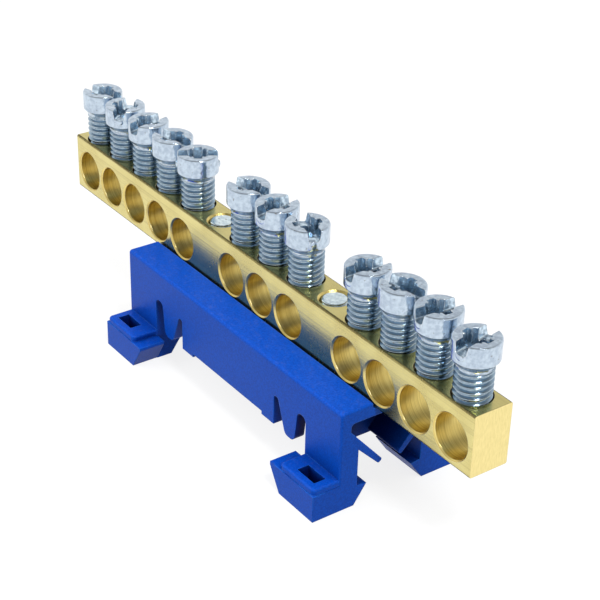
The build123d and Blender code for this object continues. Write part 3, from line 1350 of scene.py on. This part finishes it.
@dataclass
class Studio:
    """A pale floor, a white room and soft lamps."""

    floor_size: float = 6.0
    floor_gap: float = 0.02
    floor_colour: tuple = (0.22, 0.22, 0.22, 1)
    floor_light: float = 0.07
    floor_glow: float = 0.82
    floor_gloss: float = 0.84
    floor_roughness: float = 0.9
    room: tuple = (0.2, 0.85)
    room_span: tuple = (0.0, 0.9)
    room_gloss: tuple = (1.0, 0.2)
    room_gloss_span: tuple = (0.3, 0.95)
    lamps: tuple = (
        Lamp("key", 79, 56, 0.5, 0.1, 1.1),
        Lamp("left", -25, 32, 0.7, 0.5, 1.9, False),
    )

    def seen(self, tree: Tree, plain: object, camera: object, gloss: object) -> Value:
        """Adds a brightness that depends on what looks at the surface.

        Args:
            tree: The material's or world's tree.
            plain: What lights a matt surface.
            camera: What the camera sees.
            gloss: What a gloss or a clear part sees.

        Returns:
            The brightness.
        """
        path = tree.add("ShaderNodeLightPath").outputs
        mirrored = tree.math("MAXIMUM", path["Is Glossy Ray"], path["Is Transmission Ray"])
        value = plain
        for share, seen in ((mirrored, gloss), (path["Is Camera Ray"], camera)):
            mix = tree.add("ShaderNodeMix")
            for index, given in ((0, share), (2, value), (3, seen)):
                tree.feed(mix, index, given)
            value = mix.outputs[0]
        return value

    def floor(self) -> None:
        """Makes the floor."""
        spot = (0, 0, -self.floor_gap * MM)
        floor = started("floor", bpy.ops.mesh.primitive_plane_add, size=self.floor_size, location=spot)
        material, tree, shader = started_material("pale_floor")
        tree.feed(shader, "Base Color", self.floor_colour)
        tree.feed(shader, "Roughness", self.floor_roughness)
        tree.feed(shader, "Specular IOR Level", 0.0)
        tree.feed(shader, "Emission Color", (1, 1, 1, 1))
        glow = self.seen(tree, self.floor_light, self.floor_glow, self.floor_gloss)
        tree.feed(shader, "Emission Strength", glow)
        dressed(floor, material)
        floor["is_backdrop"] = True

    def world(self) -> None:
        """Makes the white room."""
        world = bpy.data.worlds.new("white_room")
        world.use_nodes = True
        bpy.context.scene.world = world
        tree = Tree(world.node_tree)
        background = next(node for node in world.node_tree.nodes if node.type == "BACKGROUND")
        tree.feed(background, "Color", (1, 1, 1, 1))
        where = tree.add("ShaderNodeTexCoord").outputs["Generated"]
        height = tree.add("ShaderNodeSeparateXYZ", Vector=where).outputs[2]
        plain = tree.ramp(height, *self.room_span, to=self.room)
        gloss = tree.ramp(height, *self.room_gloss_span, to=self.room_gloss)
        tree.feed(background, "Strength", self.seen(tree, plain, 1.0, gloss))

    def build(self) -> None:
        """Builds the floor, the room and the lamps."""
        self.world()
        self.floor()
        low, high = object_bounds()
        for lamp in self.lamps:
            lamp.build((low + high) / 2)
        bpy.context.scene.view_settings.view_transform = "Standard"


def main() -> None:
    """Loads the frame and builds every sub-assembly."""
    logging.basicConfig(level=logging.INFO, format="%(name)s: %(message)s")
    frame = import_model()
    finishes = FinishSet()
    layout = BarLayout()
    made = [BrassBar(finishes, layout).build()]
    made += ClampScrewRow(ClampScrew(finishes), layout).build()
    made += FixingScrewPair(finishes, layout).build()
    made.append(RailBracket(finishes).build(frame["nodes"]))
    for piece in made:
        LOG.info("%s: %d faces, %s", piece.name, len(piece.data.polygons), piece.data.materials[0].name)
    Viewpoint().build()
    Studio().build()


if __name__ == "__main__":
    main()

——

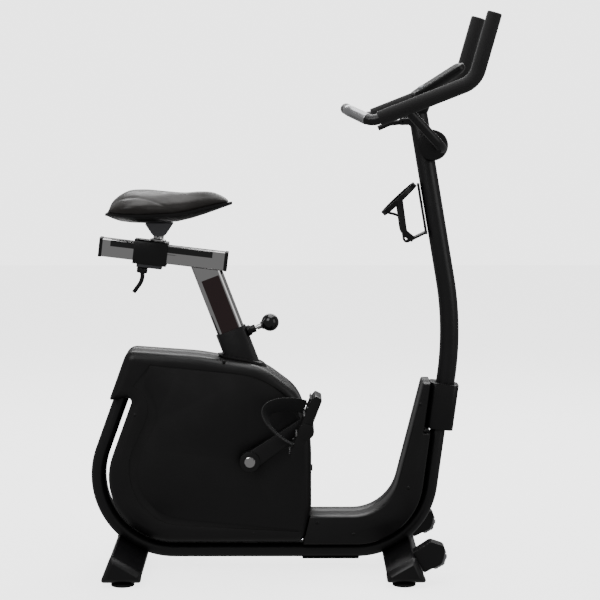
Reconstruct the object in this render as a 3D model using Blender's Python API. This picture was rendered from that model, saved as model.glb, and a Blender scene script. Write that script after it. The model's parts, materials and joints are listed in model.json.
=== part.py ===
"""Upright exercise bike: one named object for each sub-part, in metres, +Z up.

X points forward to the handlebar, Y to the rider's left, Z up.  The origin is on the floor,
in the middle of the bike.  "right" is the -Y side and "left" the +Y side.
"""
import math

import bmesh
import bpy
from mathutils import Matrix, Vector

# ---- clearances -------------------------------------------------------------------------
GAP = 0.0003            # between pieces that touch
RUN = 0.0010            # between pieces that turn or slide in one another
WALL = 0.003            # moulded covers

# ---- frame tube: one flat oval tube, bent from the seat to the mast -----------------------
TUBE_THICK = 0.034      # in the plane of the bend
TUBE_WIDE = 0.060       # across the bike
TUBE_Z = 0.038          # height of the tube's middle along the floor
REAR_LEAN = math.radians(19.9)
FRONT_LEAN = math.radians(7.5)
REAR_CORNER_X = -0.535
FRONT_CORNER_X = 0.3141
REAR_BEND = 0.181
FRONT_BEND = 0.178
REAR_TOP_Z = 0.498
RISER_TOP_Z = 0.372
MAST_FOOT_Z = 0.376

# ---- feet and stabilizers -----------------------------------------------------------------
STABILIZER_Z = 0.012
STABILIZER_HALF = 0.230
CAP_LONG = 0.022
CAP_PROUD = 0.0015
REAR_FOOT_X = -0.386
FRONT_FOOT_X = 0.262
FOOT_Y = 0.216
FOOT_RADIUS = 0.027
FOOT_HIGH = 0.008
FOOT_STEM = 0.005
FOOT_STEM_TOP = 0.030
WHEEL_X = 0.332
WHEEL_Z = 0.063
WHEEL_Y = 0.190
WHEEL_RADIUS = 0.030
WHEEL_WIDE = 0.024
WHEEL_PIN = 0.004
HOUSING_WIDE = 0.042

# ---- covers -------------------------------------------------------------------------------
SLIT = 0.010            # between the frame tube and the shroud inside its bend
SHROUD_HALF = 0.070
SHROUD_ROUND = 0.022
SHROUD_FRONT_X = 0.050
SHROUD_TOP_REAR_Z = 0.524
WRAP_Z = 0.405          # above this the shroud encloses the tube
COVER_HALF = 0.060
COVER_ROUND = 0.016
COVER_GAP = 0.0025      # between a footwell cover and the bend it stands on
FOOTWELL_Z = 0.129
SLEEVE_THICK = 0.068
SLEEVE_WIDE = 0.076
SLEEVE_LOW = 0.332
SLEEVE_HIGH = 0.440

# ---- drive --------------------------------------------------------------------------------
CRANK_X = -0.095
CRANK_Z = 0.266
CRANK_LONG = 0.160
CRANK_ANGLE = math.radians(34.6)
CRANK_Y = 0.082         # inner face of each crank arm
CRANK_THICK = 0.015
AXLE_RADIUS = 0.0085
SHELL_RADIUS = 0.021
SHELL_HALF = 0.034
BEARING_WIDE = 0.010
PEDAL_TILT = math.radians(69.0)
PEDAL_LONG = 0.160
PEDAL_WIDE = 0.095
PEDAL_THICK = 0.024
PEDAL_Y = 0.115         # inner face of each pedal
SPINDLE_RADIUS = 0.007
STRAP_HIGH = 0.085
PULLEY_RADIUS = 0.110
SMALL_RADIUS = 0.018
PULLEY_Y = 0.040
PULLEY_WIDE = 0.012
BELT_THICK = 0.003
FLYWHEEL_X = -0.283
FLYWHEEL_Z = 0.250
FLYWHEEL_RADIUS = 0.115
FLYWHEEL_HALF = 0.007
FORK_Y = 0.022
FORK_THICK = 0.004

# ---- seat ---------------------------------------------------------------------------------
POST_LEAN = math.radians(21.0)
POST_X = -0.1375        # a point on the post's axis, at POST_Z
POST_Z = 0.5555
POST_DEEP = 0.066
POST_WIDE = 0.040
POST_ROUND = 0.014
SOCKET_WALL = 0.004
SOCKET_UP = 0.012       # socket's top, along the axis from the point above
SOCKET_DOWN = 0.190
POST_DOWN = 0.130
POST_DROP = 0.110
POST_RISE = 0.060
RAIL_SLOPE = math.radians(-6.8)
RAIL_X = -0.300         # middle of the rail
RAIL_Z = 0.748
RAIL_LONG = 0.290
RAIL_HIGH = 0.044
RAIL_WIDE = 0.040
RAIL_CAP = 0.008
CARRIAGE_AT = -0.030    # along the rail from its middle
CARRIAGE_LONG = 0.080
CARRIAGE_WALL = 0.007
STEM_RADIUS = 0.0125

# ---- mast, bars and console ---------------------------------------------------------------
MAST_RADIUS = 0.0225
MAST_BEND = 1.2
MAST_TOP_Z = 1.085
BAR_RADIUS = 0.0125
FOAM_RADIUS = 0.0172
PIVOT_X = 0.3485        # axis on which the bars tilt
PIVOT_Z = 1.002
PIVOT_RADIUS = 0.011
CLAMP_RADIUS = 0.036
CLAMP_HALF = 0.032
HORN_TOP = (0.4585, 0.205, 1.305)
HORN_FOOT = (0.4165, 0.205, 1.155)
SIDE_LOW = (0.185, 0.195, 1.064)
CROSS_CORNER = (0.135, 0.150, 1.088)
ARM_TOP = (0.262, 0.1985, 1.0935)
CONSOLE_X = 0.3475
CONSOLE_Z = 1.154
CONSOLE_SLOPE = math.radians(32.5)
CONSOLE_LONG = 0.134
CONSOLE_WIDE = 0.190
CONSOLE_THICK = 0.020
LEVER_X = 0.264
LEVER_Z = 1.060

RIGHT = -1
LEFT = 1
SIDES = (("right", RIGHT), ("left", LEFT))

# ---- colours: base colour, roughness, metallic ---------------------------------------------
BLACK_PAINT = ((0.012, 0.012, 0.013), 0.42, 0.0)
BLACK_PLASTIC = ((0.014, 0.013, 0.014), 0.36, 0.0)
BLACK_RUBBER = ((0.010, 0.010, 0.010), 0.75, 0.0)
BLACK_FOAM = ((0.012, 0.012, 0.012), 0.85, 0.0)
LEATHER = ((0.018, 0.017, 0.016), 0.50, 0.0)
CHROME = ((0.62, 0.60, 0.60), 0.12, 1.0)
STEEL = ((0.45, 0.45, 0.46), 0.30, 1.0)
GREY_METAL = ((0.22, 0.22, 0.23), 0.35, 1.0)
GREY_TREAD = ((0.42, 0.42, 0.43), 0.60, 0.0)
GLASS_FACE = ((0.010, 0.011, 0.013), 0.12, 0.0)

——

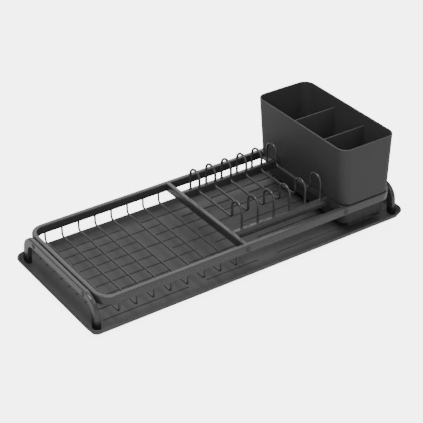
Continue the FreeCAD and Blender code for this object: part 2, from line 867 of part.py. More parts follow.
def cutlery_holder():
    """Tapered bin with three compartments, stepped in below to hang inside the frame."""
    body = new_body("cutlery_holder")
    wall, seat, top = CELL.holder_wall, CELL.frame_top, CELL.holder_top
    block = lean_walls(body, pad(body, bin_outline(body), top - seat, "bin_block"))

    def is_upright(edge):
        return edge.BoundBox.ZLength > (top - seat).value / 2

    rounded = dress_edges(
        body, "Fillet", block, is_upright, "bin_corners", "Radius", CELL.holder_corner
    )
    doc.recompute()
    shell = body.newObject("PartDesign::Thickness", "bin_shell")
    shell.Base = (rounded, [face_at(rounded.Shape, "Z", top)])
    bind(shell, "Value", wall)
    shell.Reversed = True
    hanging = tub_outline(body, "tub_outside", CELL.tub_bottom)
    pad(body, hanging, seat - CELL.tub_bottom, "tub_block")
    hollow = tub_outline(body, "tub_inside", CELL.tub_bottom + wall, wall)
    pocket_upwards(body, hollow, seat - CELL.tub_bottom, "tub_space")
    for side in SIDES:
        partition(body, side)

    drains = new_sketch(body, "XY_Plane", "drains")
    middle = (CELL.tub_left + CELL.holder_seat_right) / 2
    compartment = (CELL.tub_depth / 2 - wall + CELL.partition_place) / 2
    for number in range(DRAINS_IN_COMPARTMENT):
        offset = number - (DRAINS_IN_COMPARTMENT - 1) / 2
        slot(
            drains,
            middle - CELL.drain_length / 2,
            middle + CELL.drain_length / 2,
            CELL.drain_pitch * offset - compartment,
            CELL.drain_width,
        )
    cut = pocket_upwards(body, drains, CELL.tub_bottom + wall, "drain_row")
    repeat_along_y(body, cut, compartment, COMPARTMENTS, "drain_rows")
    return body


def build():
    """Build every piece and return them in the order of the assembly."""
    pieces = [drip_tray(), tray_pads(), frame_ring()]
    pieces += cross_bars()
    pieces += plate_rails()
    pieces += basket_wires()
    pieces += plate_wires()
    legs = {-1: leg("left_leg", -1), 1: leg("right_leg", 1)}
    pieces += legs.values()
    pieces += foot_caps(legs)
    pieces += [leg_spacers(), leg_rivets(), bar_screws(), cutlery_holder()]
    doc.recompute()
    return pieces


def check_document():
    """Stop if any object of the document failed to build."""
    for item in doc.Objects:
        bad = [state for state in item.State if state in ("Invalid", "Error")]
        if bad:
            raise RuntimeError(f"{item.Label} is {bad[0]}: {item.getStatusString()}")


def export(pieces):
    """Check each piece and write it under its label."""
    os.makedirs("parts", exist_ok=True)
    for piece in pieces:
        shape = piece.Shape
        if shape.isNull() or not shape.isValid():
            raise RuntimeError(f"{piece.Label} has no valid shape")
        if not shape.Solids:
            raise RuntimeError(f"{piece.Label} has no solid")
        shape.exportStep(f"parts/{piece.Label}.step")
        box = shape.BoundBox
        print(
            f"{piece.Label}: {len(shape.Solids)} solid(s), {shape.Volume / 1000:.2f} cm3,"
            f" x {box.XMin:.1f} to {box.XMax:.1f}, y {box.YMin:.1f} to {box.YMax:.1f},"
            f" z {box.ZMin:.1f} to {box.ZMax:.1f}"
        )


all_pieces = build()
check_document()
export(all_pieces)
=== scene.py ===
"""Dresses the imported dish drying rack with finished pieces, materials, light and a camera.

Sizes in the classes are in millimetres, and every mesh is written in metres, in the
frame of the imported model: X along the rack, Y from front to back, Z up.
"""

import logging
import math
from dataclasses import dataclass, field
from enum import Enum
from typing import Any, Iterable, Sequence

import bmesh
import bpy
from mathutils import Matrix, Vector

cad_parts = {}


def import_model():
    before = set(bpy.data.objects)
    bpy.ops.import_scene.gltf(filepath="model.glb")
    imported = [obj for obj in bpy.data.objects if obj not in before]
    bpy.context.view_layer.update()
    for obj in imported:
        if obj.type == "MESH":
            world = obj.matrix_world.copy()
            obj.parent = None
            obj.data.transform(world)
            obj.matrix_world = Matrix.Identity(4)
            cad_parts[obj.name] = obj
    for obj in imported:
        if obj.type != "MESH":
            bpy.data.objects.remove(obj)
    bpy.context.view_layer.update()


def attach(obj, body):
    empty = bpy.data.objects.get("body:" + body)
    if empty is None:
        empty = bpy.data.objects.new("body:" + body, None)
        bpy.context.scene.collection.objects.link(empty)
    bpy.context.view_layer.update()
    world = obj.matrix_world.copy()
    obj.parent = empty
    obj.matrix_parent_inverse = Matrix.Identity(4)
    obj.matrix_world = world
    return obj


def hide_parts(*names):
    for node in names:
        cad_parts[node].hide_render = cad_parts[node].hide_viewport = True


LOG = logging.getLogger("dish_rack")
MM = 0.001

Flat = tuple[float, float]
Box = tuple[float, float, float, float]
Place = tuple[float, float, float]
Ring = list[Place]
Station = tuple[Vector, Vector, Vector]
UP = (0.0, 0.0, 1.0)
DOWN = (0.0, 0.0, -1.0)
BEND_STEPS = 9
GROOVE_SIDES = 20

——

SET PROBLEM
The word "materials" may occur in lines of the records. Report how many such lines there are, giving only the number.

EXERCISE SOLUTION
3